During training, loss is computed only on tokens after `<SEP>`.

## Evaluation

Evaluated on the test split (200 examples) of [kazakh-synthetic-gec-datasets](https://huggingface.co/datasets/stukenov/kazakh-synthetic-gec-datasets):

| Metric | Value |
|--------|-------|
| Exact Match | 62.0% |
| Character Error Rate (CER) | 0.0802 |
| Word Precision | 0.494 |
| Word Recall | 0.661 |
| Word F0.5 | 0.520 |
| Identity Preservation | 100% (26/26) |

**Strengths:**
- Excellent identity preservation — never corrupts already correct text
- Handles morphological errors well (vowel harmony, suffix agreement)
- Good at word order corrections

**Limitations:**
- Struggles with complex multi-word rearrangements
- May hallucinate alternative words instead of making minimal corrections on rare vocabulary

## Examples

| Input | Output | Fix |
|-------|--------|-----|
| Ол кітапті оқыды | Ол кітапты оқыды | Vowel harmony (ті→ты) |
| Ол кеше базарга барды | Ол кеше базарға барды | Vowel harmony (га→ға) |
| Ол маған жазыды хат | Ол маған хат жазды | Word order + morphology |
| Мен сенің кітабыңды алдым | Мен сенің кітабыңды алдым | No change (correct input) |

## Architecture

| Parameter | Value |
|-----------|-------|
| Base model | kazakh-llama-50m-v2 (Llama) |
| Parameters | ~50M |
| Hidden size | 576 |
| Layers | 8 |
| Attention heads | 8 |
| Vocab size | 50,263 (+3 special tokens) |
| Max sequence length | 512 |

## Training

- **Dataset**: [kazakh-synthetic-gec-datasets](https://huggingface.co/datasets/stukenov/kazakh-synthetic-gec-datasets) — 10 subdirectories, ~390K train / 16K val / 16K test examples
- **Identity examples**: 20% of training data (input == target) to prevent over-correction
- **Epochs**: 1
- **Batch size**: 8 per GPU × 4 GPUs × 4 gradient accumulation = effective 128
- **Learning rate**: 2e-5, cosine schedule, 5% warmup
- **Hardware**: 4× RTX 4090 (vast.ai)
- **Training time**: ~55 minutes
- **Final eval loss**: 0.377

## Special Tokens

| Token | Purpose |
|-------|---------|
| `<TASK_FIX>` | Task prefix |
| `<SRC>` | Source text delimiter |
| `<SEP>` | Separator between input and target |

## License

Apache 2.0

## Benchmark Results

Evaluated on **100-example custom GEC test** (pure model inference, no pre/post pipeline).

| Category | Score |
|----------|-------|
| Орфография (емле) | 0/30 (0%) |
| Грамматика | 0/20 (0%) |
| Пунктуация | 0/15 (0%) |
| Смешанный | 0/20 (0%) |
| Identity preservation | 0/15 (0%) |
| **Total** | **0/100 (0%)** |


## Leaderboard (100-example custom benchmark)

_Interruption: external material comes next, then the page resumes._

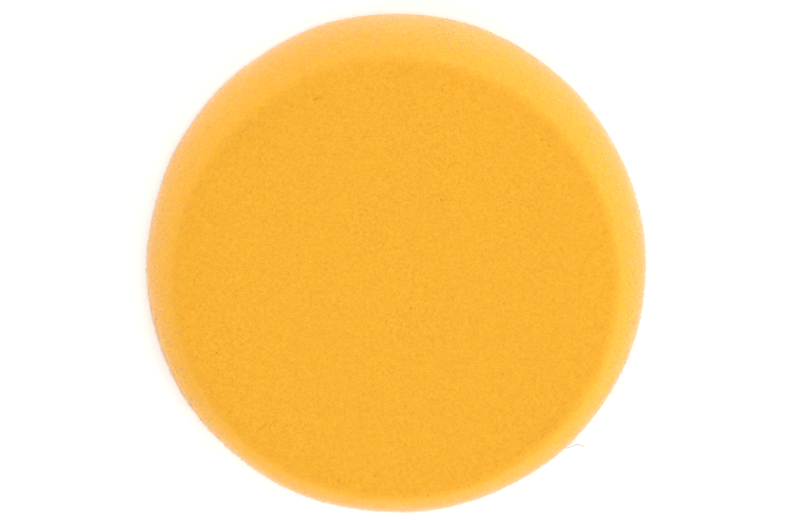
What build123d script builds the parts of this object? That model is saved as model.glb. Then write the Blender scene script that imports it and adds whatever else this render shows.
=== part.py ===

| Модель | Total | Емле/30 | Грамм/20 | Пункт/15 | Смеш/20 | Ident/15 |
|--------|-------|---------|----------|----------|---------|---------|
| **[sozkz-core-llama-600m-kk-gec-v1](https://huggingface.co/stukenov/sozkz-core-llama-600m-kk-gec-v1)** | **47%** | 15 | 12 | 3 | 2 | 15/15 |
| [sozkz-fix-qwen-500m-kk-gec-v3](https://huggingface.co/stukenov/sozkz-fix-qwen-500m-kk-gec-v3) | 38% | 0 | 16 | 9 | 0 | 13/15 |
| [sozkz-core-llama-300m-kk-gec-v4](https://huggingface.co/stukenov/sozkz-core-llama-300m-kk-gec-v4) | 37% | 9 | 6 | 4 | 3 | 15/15 |
| [sozkz-fix-qwen-500m-kk-gec-v1](https://huggingface.co/stukenov/sozkz-fix-qwen-500m-kk-gec-v1) | 35% | 0 | 12 | 8 | 0 | 15/15 |
| [sozkz-fix-qwen-500m-kk-gec-v2](https://huggingface.co/stukenov/sozkz-fix-qwen-500m-kk-gec-v2) | 30% | 0 | 11 | 7 | 0 | 12/15 |
| [sozkz-core-llama-1b-kk-gec-v1](https://huggingface.co/stukenov/sozkz-core-llama-1b-kk-gec-v1) | 16% | 2 | 6 | 1 | 0 | 7/15 |
| [sozkz-fix-qwen-500m-kk-gec-v4](https://huggingface.co/stukenov/sozkz-fix-qwen-500m-kk-gec-v4) | 5% | 0 | 1 | 4 | 0 | 0/15 |
| [sozkz-fix-mt5b-kk-gec-run13-v1](https://huggingface.co/stukenov/sozkz-fix-mt5b-kk-gec-run13-v1) | 5% | 0 | 2 | 0 | 0 | 3/15 |
| [sozkz-nllb-1b-kk-gec-v1](https://huggingface.co/stukenov/sozkz-nllb-1b-kk-gec-v1) | 1% | 0 | 1 | 0 | 0 | 0/15 |
| [sozkz-nllb-1b-kk-pretrain-v1](https://huggingface.co/stukenov/sozkz-nllb-1b-kk-pretrain-v1) | 1% | 0 | 1 | 0 | 0 | 0/15 |
| [sozkz-core-llama-300m-kk-gec-v3](https://huggingface.co/stukenov/sozkz-core-llama-300m-kk-gec-v3) | 1% | 0 | 1 | 0 | 0 | 0/15 |
| sozkz-core-llama-300m-kk-gec-v1/v2a/v2b | 0–1% | 0 | 0 | 0 | 0 | 0–1 |
| sozkz-fix-mt5-50m-kk-gec-v1 | 0% | 0 | 0 | 0 | 0 | 0/15 |